Pathway 1: The Home Education Cooperative Under 24 PA C.S. §13-1327.1
The vast majority of microschools and learning pods in Pennsylvania — those serving between 5 and 15 students — operate under the state's Home Education Program law, codified at 24 PA C.S. §13-1327.1. This is not a "microschool license." There is no such thing. What this law does is permit individual parents to legally supervise their own child's education at home and, by extension, to hire a shared tutor or participate in a cooperative arrangement with other families doing the same.

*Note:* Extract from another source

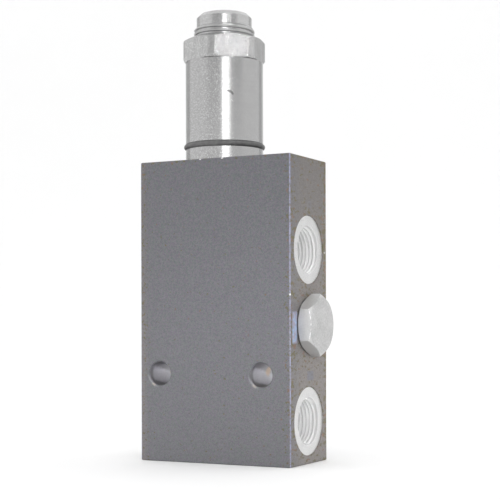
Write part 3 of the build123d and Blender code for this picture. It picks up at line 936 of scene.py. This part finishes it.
# %% The thread tree
def thread_tree():
    """Node tree that winds a thread on each point of its mesh; Side is 1 outside, -1 in a bore."""
    tree = bpy.data.node_groups.new("screw_thread", "GeometryNodeTree")
    sizes = ("Turns", "Pitch", "Root Radius", "Depth", "Base Width", "Crest Width", "Sink")
    sizes += ("Side", "Cone Radius", "Cone Slope")
    sockets = {"Geometry": "Geometry", "Finish": "Material"}
    sockets.update(dict.fromkeys(sizes, "Float"))
    for name, kind in sockets.items():
        tree.interface.new_socket(name, in_out="INPUT", socket_type="NodeSocket" + kind)
    tree.interface.new_socket("Geometry", in_out="OUTPUT", socket_type="NodeSocketGeometry")
    new = Wire(tree)
    given = new.node("NodeGroupInput").output.node.outputs
    read = {name: Wire(tree, given[name]) for name in sockets}
    # The helix, whose ridge grows and shrinks over the first and last third of a turn
    sockets = {
        "Resolution": 96,
        "Rotations": read["Turns"],
        "Start Radius": read["Root Radius"],
        "End Radius": read["Root Radius"],
        "Height": read["Turns"] * read["Pitch"],
    }
    helix = new.node("GeometryNodeCurveSpiral", None, sockets)
    along = new.node("GeometryNodeSplineParameter")
    ends = new.maths("MINIMUM", along, 1 - along) / (0.3 / read["Turns"])
    size = new.maths("MINIMUM", new.maths("MAXIMUM", ends, 0.02), 1.0)
    helix = new.node("GeometryNodeSetCurveNormal", {"mode": "Z_UP"}, {0: helix})
    # The ridge's section, its height along the radius and its foot sunk below the root
    sockets = {
        "Height": read["Depth"] + read["Sink"],
        "Bottom Width": read["Base Width"],
        "Top Width": read["Crest Width"],
        "Offset": 0.0,
    }
    four_sided = {"mode": "TRAPEZOID"}
    section = new.node("GeometryNodeCurvePrimitiveQuadrilateral", four_sided, sockets)
    fillet = read["Crest Width"] * 0.48
    sockets = {"Curve": section, "Count": 3, "Radius": fillet, "Limit Radius": True}
    section = new.node("GeometryNodeFilletCurve", {"mode": "POLY"}, sockets)
    lift = new.node("ShaderNodeCombineXYZ", None, {"Y": (read["Depth"] - read["Sink"]) / 2})
    section = new.node("GeometryNodeTransform", None, {"Geometry": section, "Translation": lift})
    quarter = new.node("ShaderNodeCombineXYZ", None, {"Z": read["Side"] * (pi / 2)})
    section = new.node("GeometryNodeTransform", None, {"Geometry": section, "Rotation": quarter})
    sockets = {"Curve": helix, "Profile Curve": section, "Scale": size, "Fill Caps": True}
    ridge = new.node("GeometryNodeCurveToMesh", None, sockets)
    # Hold the ridge inside the cone: the radius may not pass it on the thread's free side
    x, y, z = new.node("GeometryNodeInputPosition").split()
    radius = new.maths("SQRT", x * x + y * y)
    cone = read["Cone Radius"] + read["Cone Slope"] * z
    held = new.maths("MINIMUM", radius * read["Side"], cone * read["Side"]) * read["Side"]
    share = held / radius
    sockets = {"X": x * share, "Y": y * share, "Z": z}
    moved = new.node("ShaderNodeCombineXYZ", None, sockets)
    ridge = new.node("GeometryNodeSetPosition", None, {"Geometry": ridge, "Position": moved})
    # One copy on each point of the tree's own mesh
    points = new.node("GeometryNodeMeshToPoints", None, {"Mesh": read["Geometry"]})
    settings = {"data_type": "FLOAT_VECTOR"}
    facing = new.node("GeometryNodeInputNamedAttribute", settings, {"Name": "facing"})
    turn = new.node("FunctionNodeEulerToRotation", None, {0: facing})
    sockets = {"Points": points, "Instance": ridge, "Rotation": turn}
    copies = new.node("GeometryNodeInstanceOnPoints", None, sockets)
    solid = new.node("GeometryNodeRealizeInstances", None, {0: copies})
    sockets = {"Geometry": solid, "Material": read["Finish"]}
    finished = new.node("GeometryNodeSetMaterial", None, sockets)
    new.node("NodeGroupOutput", None, {0: finished})
    return tree


thread_nodes = thread_tree()
print("thread tree has", len(thread_nodes.nodes), "nodes")


# %% Winding a thread on its places
def wind(name, places, finish, **sizes):
    """Makes the thread at each (point, facing) of places and returns it as a plain piece."""
    mesh = bpy.data.meshes.new(name)
    mesh.from_pydata([point for point, facing in places], [], [])
    facing = mesh.attributes.new("facing", "FLOAT_VECTOR", "POINT")
    for index, place in enumerate(places):
        facing.data[index].vector = place[1]
    made = add(name, mesh)
    nodes = made.modifiers.new("thread", "NODES")
    nodes.node_group = thread_nodes
    sizes["finish"] = finish
    for item in thread_nodes.interface.items_tree:
        key = item.name.lower().replace(" ", "_")
        if key in sizes:
            nodes[item.identifier] = sizes[key]
    bake(made)
    return made


screw_pitch = 1.5 * mm
thread_low = 150.3 * mm
# The screw's thread starts inside the nut, turned so that its crests meet the outline as seen
screw_thread = wind(
    "screw_thread",
    [((cartridge_x, 0, thread_low), (0, 0, radians(-8)))],
    thread_finish,
    turns=4.2,
    pitch=screw_pitch,
    root_radius=screw_root_radius,
    depth=screw_thread_radius - screw_root_radius,
    sink=0.15 * mm,
    base_width=1.46 * mm,
    crest_width=0.5 * mm,
    side=1.0,
    cone_radius=screw_end_radius + 0.1 * mm + screw_thread_top - thread_low,
    cone_slope=-1.0,
)
settle(screw_thread, "adjuster", slot="zinc_plated_steel")


# %% Threads in the four open ports
port_pitch = 1.337 * mm
port_crest_radius = 7.65 * mm
port_run_in = 0.35 * port_pitch
open_ports = [port for port in port_list if port[2] == spotface_radius]
port_places = []
for side, level, mouth, recess in open_ports:
    inwards = radians(-90 * side)
    point = (side * (block_width / 2 - recess - port_run_in), 0, level)
    port_places.append((point, (0, inwards, 0)))
port_threads = wind(
    "port_threads",
    port_places,
    tapped_finish,
    turns=8.4,
    pitch=port_pitch,
    root_radius=port_thread_radius,
    depth=port_thread_radius - port_crest_radius,
    sink=0.1 * mm,
    base_width=1.3 * mm,
    crest_width=0.36 * mm,
    side=-1.0,
    cone_radius=port_thread_radius + port_countersink + 0.04 * mm - port_run_in,
    cone_slope=-1.0,
)
settle(port_threads, "root", slot="phosphated_steel")


# %% [markdown]
# ## The hex plug
# The plug closes the spare load port. Its head is a hexagon that was turned to a chamfer at
# both ends, and a seal lies between it and the block, which shows as a dark line. Only the
# head is seen, but the stem is spun with it, so that the piece is whole.

# %% Plug and seal
plug_axis = port_axis(1, load_level)
head_outline = [
    (0, plug_base),
    (plug_base_radius, plug_base),
    (plug_corner, plug_base + plug_base_chamfer),
    (plug_corner, plug_face - plug_chamfer),
    (plug_face_radius, plug_face),
    (0, plug_face),
]
stem_radius, stem_chamfer, stem_foot = 8.3 * mm, 0.5 * mm, -10.5 * mm
stem_outline = [
    (0, stem_foot),
    (stem_radius - stem_chamfer, stem_foot),
    (stem_radius, stem_foot + stem_chamfer),
    (stem_radius, plug_base + 0.5 * mm),
    (0, plug_base + 0.5 * mm),
]
worn_edge = 0.12 * mm
plug = piece("plug", spin(soften(head_outline, worn_edge), plug_axis, 240), plug_finish)
hexagon = prism(plug_corner, 0, plug_base - 0.5 * mm, plug_face + clear, plug_axis)
combine(plug, hexagon, plug_finish, "INTERSECT")
combine(plug, spin(soften(stem_outline, worn_edge), plug_axis), plug_finish, "UNION")
settle(plug, "root", "hex_plug", slot="zinc_plated_steel")

seal_bore = 8.5 * mm
seal_outline = [
    (seal_bore, -plug_recess_depth),
    (plug_base_radius, -plug_recess_depth),
    (plug_base_radius, plug_base),
    (seal_bore, plug_base),
]
plug_seal = piece("plug_washer", spin(soften(seal_outline, 0.2 * mm), plug_axis), rubber_finish)
settle(plug_seal, "root", "plug_seal", slot="black_rubber")


# %% [markdown]
# ## The pieces inside
# The other CAD nodes keep their meshes, and each gets the finish of its slot in the record.

# %% Finishes of the hidden pieces
slot_of = {part["node"]: part["material_slot"] for part in frame["record"]["subparts"]}
dressed = 0
for name, node in frame["nodes"].items():
    if slot_of[name] in inner_finishes and not node.hide_render:
        node.data.materials.clear()
        node.data.materials.append(inner_finishes[slot_of[name]])
        dressed += 1
print("dressed", dressed, "inner pieces")


# %% [markdown]
# ## Floor, light and camera
# A product picture like this one has an even white surround, so that dark steel reads by its
# own grey. A wide soft light near the camera draws the white line down the cylinders, and two
# weak ones beside it fade the line out to the right. Two small lamps have a honeycomb grid,
# which is their `spread`: one reaches the nut and one the ports. The camera looks level, and
# its lens is shifted, which keeps upright edges upright.

# %% Directions in the studio
camera_place = Vector((0.22128, -0.41250, 0.04999))
cartridge_middle = Vector((cartridge_x, 0, 0.13))
towards_camera = (camera_place - cartridge_middle) * Vector((1, 1, 0))
towards_camera.normalize()
print("the camera is towards", [round(part, 3) for part in towards_camera])


# %% Pale floor
def floor_sweep(reach=2.5, bend=0.5, height=1.5, steps=16):
    """Floor that bends up into a wall behind the valve, so that no line shows between them."""
    back = -towards_camera
    across = Vector((-back.y, back.x, 0))
    angles = [pi / 2 * step / steps for step in range(steps + 1)]
    profile = [(-reach, 0)]
    profile += [(reach / 2 + bend * sin(angle), bend * (1 - cos(angle))) for angle in angles]
    profile.append((reach / 2 + bend, height))
    shape = bmesh.new()
    rows = []
    for along, up in profile:
        ends = (back * along + across * side * reach + Vector((0, 0, up)) for side in (-1, 1))
        rows.append([shape.verts.new(end) for end in ends])
    for (left, right), (next_left, next_right) in zip(rows, rows[1:]):
        shape.faces.new((left, next_left, next_right, right))
    material, place = start_finish("pale_floor")
    cloud = noise(place, 0.3, detail=2.0)
    x, y, z = place.split()
    # To the sides the wall is greyer, which darkens the rims of the bright cylinders
    aside = x * across.x + y * across.y
    shaded = aside.ramp(-0.95, -1.25) * 0.4 + aside.ramp(0.5, 0.8) * 0.4
    white = tint(cloud, grey(0.965), grey(0.985))
    surface(tint(shaded * z.ramp(0.02, 0.2), white, grey(0.3)), 0.7 + cloud * 0.1)
    sweep = piece("floor", shape, material)
    sweep.data.shade_smooth()
    return sweep


floor = floor_sweep()
print("floor sweep is", [round(side, 2) for side in floor.dimensions], "m")


# %% Soft studio light
def softbox(name, place, aim, width, height, power, spread=180):
    """Rectangular area light that faces a point, with a grid if its spread is narrow."""
    light = bpy.data.lights.new(name, "AREA")
    light.shape = "RECTANGLE"
    light.size, light.size_y = width, height
    light.energy, light.spread = power, radians(spread)
    lamp = add(name, light)
    lamp.location = place
    lamp.rotation_euler = (Vector(place) - Vector(aim)).to_track_quat("Z", "Y").to_euler()


def around(angle, height, distance=0.6):
    """Point at an angle to the right of the camera, as seen from the cartridge."""
    turned = Matrix.Rotation(radians(angle), 3, "Z") @ towards_camera
    return turned * distance + Vector((cartridge_x, 0, height))


softbox("strip", around(1.3, 0.235), cartridge_middle, 0.165, 0.2, 0.33)
for step, power in enumerate((0.045, 0.015)):
    place = around(12.0 + 4.3 * step, 0.221)
    softbox("strip_fade_" + str(step), place, cartridge_middle, 0.045, 0.09, power)
nut_place, ports_place = (cartridge_x, 0, nut_top), (block_width / 2, 0, 0.045)
softbox("nut_light", around(21, 0.44), nut_place, 0.12, 0.03, 0.0045, spread=10)
softbox("port_light", around(17, 0.14), ports_place, 0.14, 0.012, 0.009, spread=12)

world = bpy.data.worlds.new("studio")
bpy.context.scene.world = world
world.use_nodes = True
world.node_tree.nodes.clear()
direction = Wire(world.node_tree).node("ShaderNodeTexCoord", take=0)
dot = {"operation": "DOT_PRODUCT"}
near_camera = direction.node("ShaderNodeVectorMath", dot, {0: direction, 1: towards_camera}, 1)
up = direction.split()[2]
# Between the lamps above the camera the studio is darker, and smooth metal shows it
gap = near_camera.ramp(0.45, 0.7) * up.ramp(0.205, 0.225) * up.ramp(0.6, 0.45)
strength = 1.185 - gap * 0.76
sockets = {"Color": grey(1.0), "Strength": strength}
background = direction.node("ShaderNodeBackground", None, sockets)
direction.node("ShaderNodeOutputWorld", None, {"Surface": background})
print("lights:", [lamp.name for lamp in bpy.data.lights])


# %% Camera
lens = bpy.data.cameras.new("camera")
lens.lens = 93.28
lens.sensor_width = 36.0
lens.shift_y = 0.1431
lens.clip_start = 0.01
camera = add("camera", lens)
camera.location = camera_place
yaw, roll = Matrix.Rotation(radians(27.484), 3, "Z"), Matrix.Rotation(radians(-0.154), 3, "Z")
camera.rotation_euler = (yaw @ Matrix.Rotation(pi / 2, 3, "X") @ roll).to_euler()
bpy.context.scene.camera = camera
bpy.context.scene.view_settings.view_transform = "Standard"
print("camera at", tuple(round(value, 3) for value in camera.location))


# %% [markdown] ## End of the scene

The foundational legal reality under this pathway is that the microschool itself carries no compliance burden. Every compliance obligation remains entirely with each individual family. Each participating family must independently file a notarized affidavit — or an unsworn declaration — with the superintendent of their local school district of residence by August 1st of each academic year. The microschool cannot file a collective affidavit on behalf of the group. There is no such provision.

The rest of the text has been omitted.